Merauke, Suryapapua.com– Panitia pemilihan (panpil) dari Kabupaten Merauke, Boven Digoel dan Mappi angkat bicara setelah panpil provinsi menetapkan anggota Majelis Rakyat Papua Selatan di Hotel Corein beberapa hari lalu.
Dari keterangan pers yang berlangsung Jumat (2/6) di Sekretariat Panpil Merauke, Adrianus Moromon, anggota Panwas Kabupaten Boven Digoel didampingi Ketua Panpilnya, Adonia Yalenkatuk menegaskan, panpil provinsi telah mementahkan nama-nama dari keterwakilan adat serta perempuan yang dituangkan dalam berita acara disertai keputusan oleh Panpil Kabupaten Boven Digoel.
“Proses demi proses telah dilalui disertai keputusan panpil kabupaten. Namun yang mengecewakan, kenapa sehingga sampai pleno provinsi, ada yang namanya nomor 10, dinaikkan ke nomor satu. Bahkan ada yang tak ada nama dalam data calon anggota MRP Papua Selatan usulan Panpil Boven Digoel, kok bisa ada di panpil provinsi,” tanya dia.
Dikatakan, keterwakilan adat serta perempuan adalah kewenangan kabupaten, namun kenapa sehingga diambilalih panpil provinsi? Ada apa sesungguhnya?
Baginya, pleno yang dilakukan panpil provinsi untuk penetapan anggota MRP Papua Selatan adalah membawa keputusan dari panpil kabupaten, jadi tinggal saja mensahkan sekaligus menetapkan.
“Ini justru keluar dari semua aturan. Panpil provinsi terkesan menggodok kembali calon yang diusulkan dari kabupaten. Ya, kalau seperti begini, untuk apa kami diberikan tugas serta tanggungjawab? Jujur kami merasa tidak dihargai dalam bekerja,” tegasnya.

Sementara anggota Panpil Kabupaten Merauke, Dominikus Cambu mengaku, ada sejumlah pelanggaran dilakukan panpil provinsi yakni pelanggaran etik, hukum dan administrasi.
Cambu membeberkan, untuk pelanggaran hukumnya adalah penetapan akhir oleh panpil provinsi dengan mengganti nama-nama yang tidak sesuai dari panpil kabupaten.
Tugas panpil provinsi, menurutnya, sesuai pasal 14 point 1 yakni menetapkan hasil dari panitia kabupaten untuk utusan perempuan serta adat.
“Kami mempunyai kewenangan meneliti dan memverifikasi kelompok masyarakat adat dan perempuan, juga persyaratan yang dimasukan calon peserta.

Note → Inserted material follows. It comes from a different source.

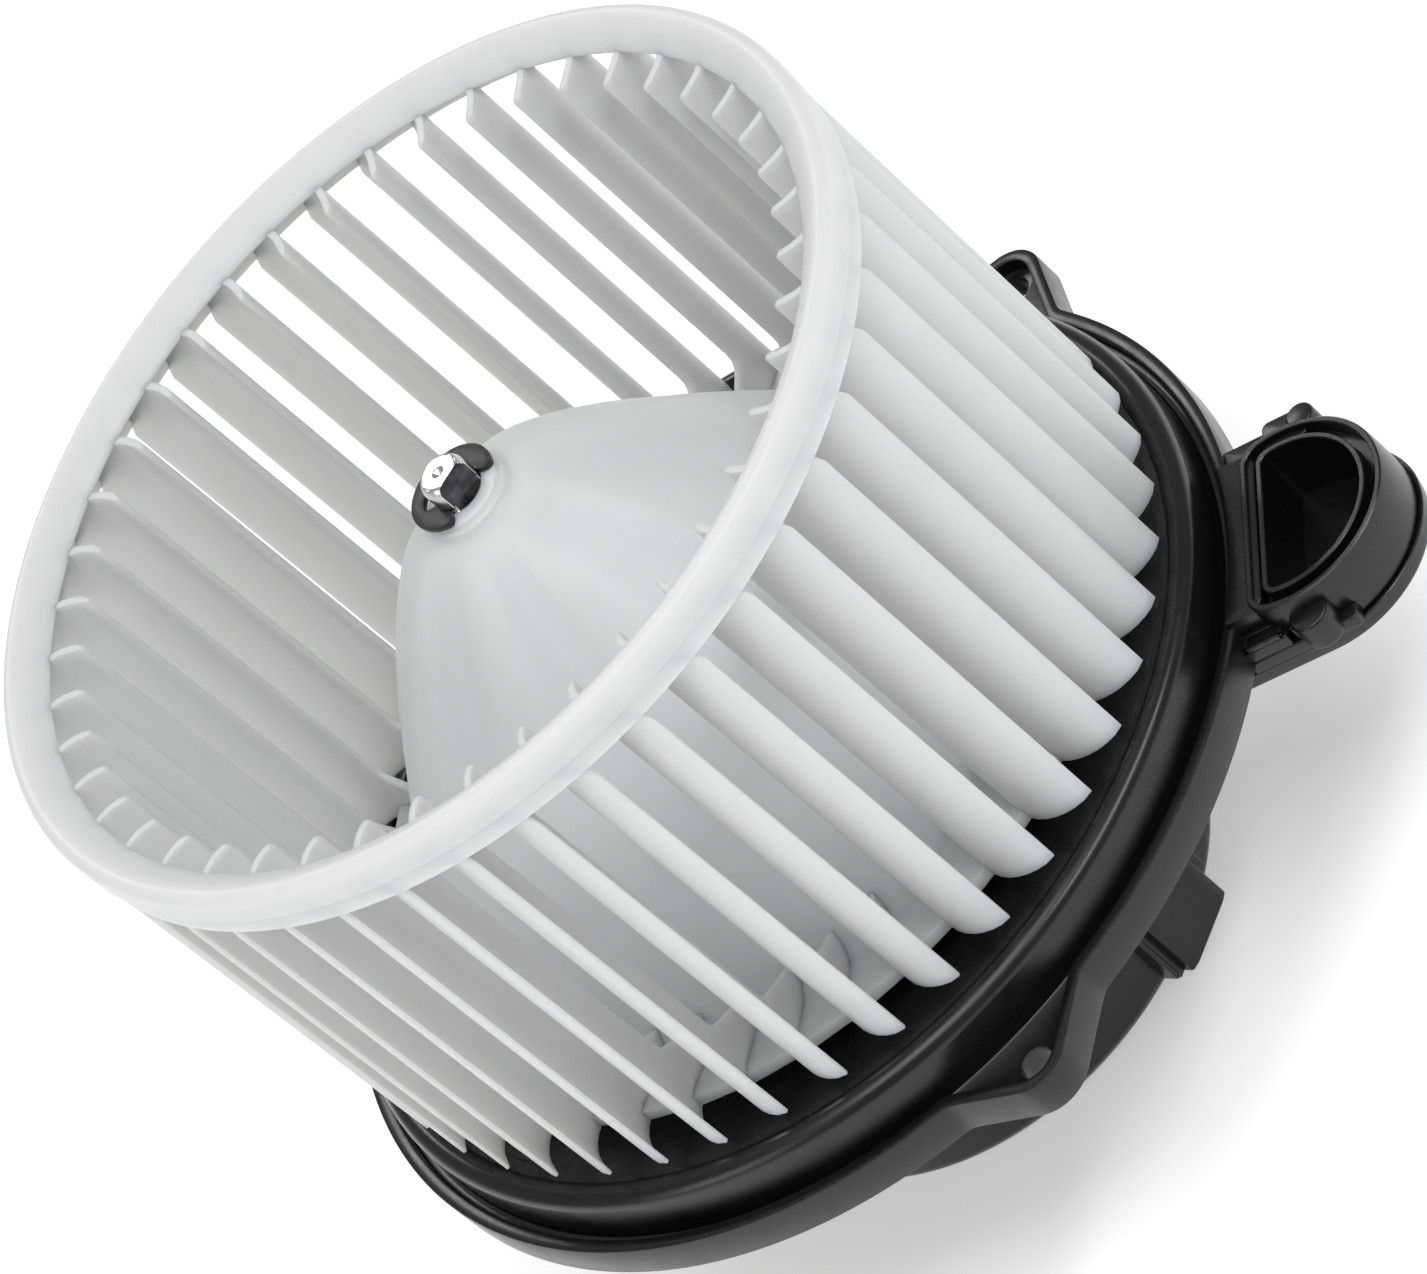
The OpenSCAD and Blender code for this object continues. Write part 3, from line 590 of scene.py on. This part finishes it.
def flange_shell():
    """Motor tube, plate, bead, channel and rim in one surface whose outer part follows the ears."""
    under = CHANNEL_Z - PLATE_T
    floor_z = PLATE_Z - PLATE_T
    step = 58.0
    bead_in, bead_out = BEAD_R - BEAD_ROUND, BEAD_R + BEAD_ROUND
    plate = [(TUBE_IR, -0.5), (TUBE_IR, TUBE_Z - 0.4), (TUBE_IR + 0.4, TUBE_Z), (TUBE_OR - 0.4, TUBE_Z),
             (TUBE_OR, TUBE_Z - 0.4), (TUBE_OR, PLATE_Z + 1.2), (TUBE_OR + 0.35, PLATE_Z + 0.35),
             (TUBE_OR + 1.2, PLATE_Z), (step, PLATE_Z), (step + 0.3, PLATE_Z + 0.25),
             (step + 1.2, PLATE_Z + 0.25), (step + 1.5, PLATE_Z), (70, PLATE_Z),
             (bead_in - 2.0, PLATE_Z), (bead_in - 1.8, PLATE_Z + 0.28), (bead_in - 1.2, PLATE_Z + 0.32),
             (bead_in - 0.6, PLATE_Z + 0.12)]
    bead = []
    for k in range(15):
        t = math.radians(168 - 168 * k / 14)
        bead.append((BEAD_R + BEAD_ROUND * math.cos(t), BEAD_Z - BEAD_ROUND + BEAD_ROUND * math.sin(t)))
    channel = [(bead_out, CHANNEL_Z + 0.6), (bead_out + 0.15, CHANNEL_Z + 0.2), (bead_out + 0.5, CHANNEL_Z)]
    rim_in = [(-0.5, CHANNEL_Z), (-0.15, CHANNEL_Z + 0.15), (0, CHANNEL_Z + 0.5), (0, -0.3), (0.09, -0.09),
              (0.3, 0)]
    rim_out = [(-0.35, 0), (-0.1, -0.1), (0, -0.35), (0, SKIRT_Z + 0.3), (-0.09, SKIRT_Z + 0.09),
               (-0.3, SKIRT_Z)]
    rim_under = [(0.3, SKIRT_Z), (0, SKIRT_Z + 0.3), (0, under)]
    underside = [(bead_out - 1.9, under), (bead_out - 2.5, under + 0.6), (bead_out - 2.5, floor_z - 0.6),
                 (bead_out - 3.1, floor_z), (TUBE_OR + 0.6, floor_z), (TUBE_OR, floor_z - 0.6),
                 (TUBE_OR, -0.5)]
    fixed, inner, outer = 0, 1, 2
    parts = [(fixed, plate + bead + channel), (inner, rim_in), (outer, rim_out), (inner, rim_under),
             (fixed, underside)]
    skin = [(kind, r, z) for kind, points in parts for r, z in points]
    rings = []
    for angle in flange_angles():
        a = math.radians(angle)
        base = (0.0, rim_reach(angle, RIM_W), rim_reach(angle, 0))
        rings.append([((base[kind] + r) * math.cos(a), (base[kind] + r) * math.sin(a), z)
                      for kind, r, z in skin])
    return loft(rings, closed=True)


def drill(target, r, spots, z0, z1):
    """Cuts round holes through the piece."""
    cutters = merge([prism(circle(x, y, r, 48), z0, z1, 0.01, 1) for x, y in spots])
    mesh = bpy.data.meshes.new("cutter")
    mesh.from_pydata((cutters[0] * MM).tolist(), [], cutters[1])
    cutter = bpy.data.objects.new("cutter", mesh)
    SCENE.collection.objects.link(cutter)
    cut = target.modifiers.new("cut", "BOOLEAN")
    cut.operation = "DIFFERENCE"
    cut.solver = "EXACT"
    cut.object = cutter
    bpy.context.view_layer.update()
    flat = bpy.data.meshes.new_from_object(target.evaluated_get(bpy.context.evaluated_depsgraph_get()))
    target.modifiers.clear()
    target.data = flat
    flat.set_sharp_from_angle(angle=math.radians(35))
    bpy.data.objects.remove(cutter)
    bpy.data.meshes.remove(mesh)


def ear_spots():
    """Centres of the three screw holes."""
    turns = [math.radians(a) for a in EAR_ANGLES]
    return [(SCREW_R * math.cos(t), SCREW_R * math.sin(t)) for t in turns]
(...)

Sekaligus menetapkan daftar urut tetap dan tunggu, lalu menyerahkan ke panpil provinsi untuk ditetapkan,” katanya.
Lalu, katanya, turunan pasal 14 point F dan G pasal 17 tentang musyawarah mufakat dari hasil pemilihan tingkat kabupaten, disini panpil kabupaten sudah menjalankan aturan dimaksud, namun panpil provinsi menabraknya.
Sehubungan dengan pelanggaran administrasi, paling fatal dilakukan panpil provinsi adalah daftar nama diubah. “Nama nomor urut jadi 3, diganti dengan nama daftar tunggu nomor 5,” ungkapnya.
Hal lain disoroti adalah nama calon atas nama Paskhalis Imadawa bersama dua nama lain, mestinya harus diseleksi dari bawah (distrik) ke kabupaten. Tetapi faktanya, langsung ke atas dan tak mengikuti mekanisme, sehingga menabrak aturan.
Sementara pelanggaran etikanya adalah panpil provinsi sama sekali tidak terbuka di setiap tahapan tentang pleno dan lain-lain.
Sekretaris Kesbangpol Kabupaten Mappi, Wenseslaus Angwarmase mengakui juga nama-nama dari panpil kabupaten yang dikirim sesuai nomor urut, diganti atau diubah di panpil provinsi.
“Kan ini menjadi persoalan, sehingga kami perlu mendapatkan penjelasan dari panpil provinsi,” tegasnya.